- EXERCISE INPUTS -
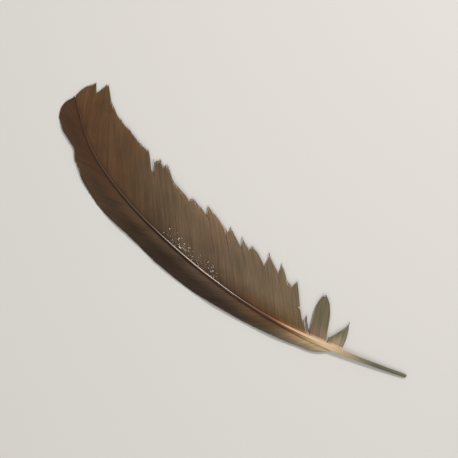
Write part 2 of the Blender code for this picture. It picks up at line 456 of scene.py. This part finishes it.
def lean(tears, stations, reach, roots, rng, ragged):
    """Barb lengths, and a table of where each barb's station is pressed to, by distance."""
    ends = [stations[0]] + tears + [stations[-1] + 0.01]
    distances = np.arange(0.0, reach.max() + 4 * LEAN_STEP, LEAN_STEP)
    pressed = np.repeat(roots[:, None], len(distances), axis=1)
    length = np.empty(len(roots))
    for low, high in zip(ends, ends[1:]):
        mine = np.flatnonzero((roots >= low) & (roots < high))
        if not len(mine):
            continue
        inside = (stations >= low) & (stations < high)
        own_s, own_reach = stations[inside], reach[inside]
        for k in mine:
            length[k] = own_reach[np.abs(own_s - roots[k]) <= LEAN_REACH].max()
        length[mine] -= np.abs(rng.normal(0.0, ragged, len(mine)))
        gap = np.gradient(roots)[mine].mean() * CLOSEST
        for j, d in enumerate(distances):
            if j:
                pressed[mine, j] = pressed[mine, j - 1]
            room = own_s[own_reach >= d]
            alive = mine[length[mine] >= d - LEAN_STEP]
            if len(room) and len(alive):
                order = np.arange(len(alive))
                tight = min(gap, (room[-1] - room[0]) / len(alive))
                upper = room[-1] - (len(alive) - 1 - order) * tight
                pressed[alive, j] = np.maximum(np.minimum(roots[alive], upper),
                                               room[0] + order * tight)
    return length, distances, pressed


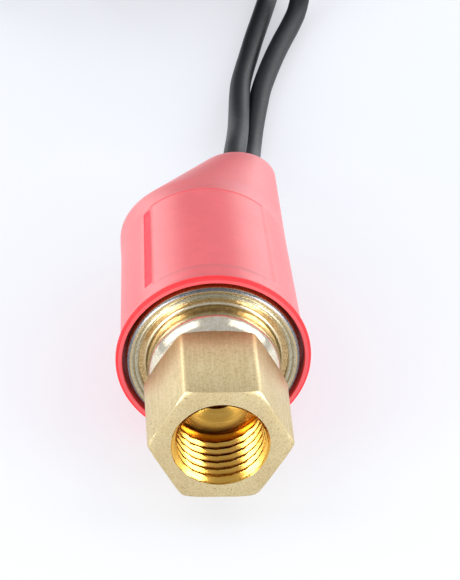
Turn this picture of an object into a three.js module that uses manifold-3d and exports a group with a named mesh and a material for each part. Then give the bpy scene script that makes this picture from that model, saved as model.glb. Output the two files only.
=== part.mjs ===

- REQUEST -
Each line of the material above needs to be quoted exactly, please.

- EXERCISE RESULT -
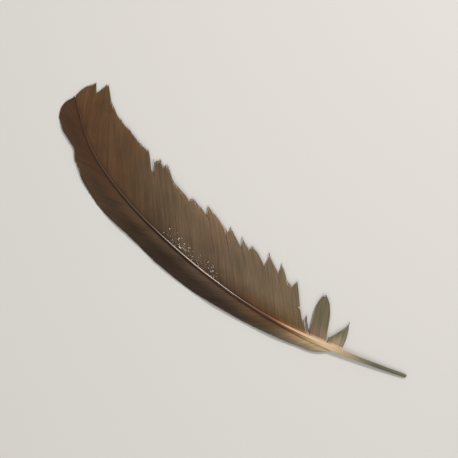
Write part 2 of the Blender code for this picture. It picks up at line 456 of scene.py. This part finishes it.
def lean(tears, stations, reach, roots, rng, ragged):
    """Barb lengths, and a table of where each barb's station is pressed to, by distance."""
    ends = [stations[0]] + tears + [stations[-1] + 0.01]
    distances = np.arange(0.0, reach.max() + 4 * LEAN_STEP, LEAN_STEP)
    pressed = np.repeat(roots[:, None], len(distances), axis=1)
    length = np.empty(len(roots))
    for low, high in zip(ends, ends[1:]):
        mine = np.flatnonzero((roots >= low) & (roots < high))
        if not len(mine):
            continue
        inside = (stations >= low) & (stations < high)
        own_s, own_reach = stations[inside], reach[inside]
        for k in mine:
            length[k] = own_reach[np.abs(own_s - roots[k]) <= LEAN_REACH].max()
        length[mine] -= np.abs(rng.normal(0.0, ragged, len(mine)))
        gap = np.gradient(roots)[mine].mean() * CLOSEST
        for j, d in enumerate(distances):
            if j:
                pressed[mine, j] = pressed[mine, j - 1]
            room = own_s[own_reach >= d]
            alive = mine[length[mine] >= d - LEAN_STEP]
            if len(room) and len(alive):
                order = np.arange(len(alive))
                tight = min(gap, (room[-1] - room[0]) / len(alive))
                upper = room[-1] - (len(alive) - 1 - order) * tight
                pressed[alive, j] = np.maximum(np.minimum(roots[alive], upper),
                                               room[0] + order * tight)
    return length, distances, pressed


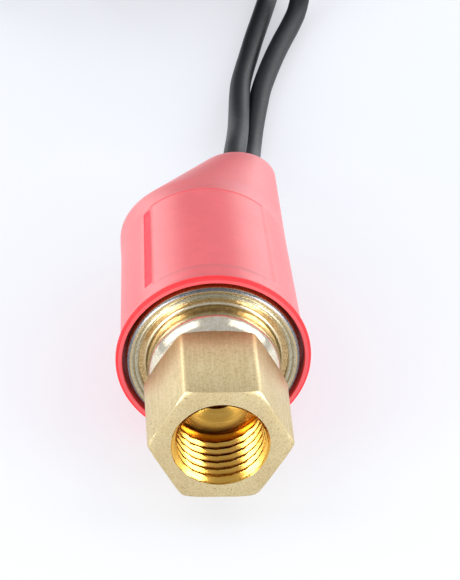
Turn this picture of an object into a three.js module that uses manifold-3d and exports a group with a named mesh and a material for each part. Then give the bpy scene script that makes this picture from that model, saved as model.glb. Output the two files only.
=== part.mjs ===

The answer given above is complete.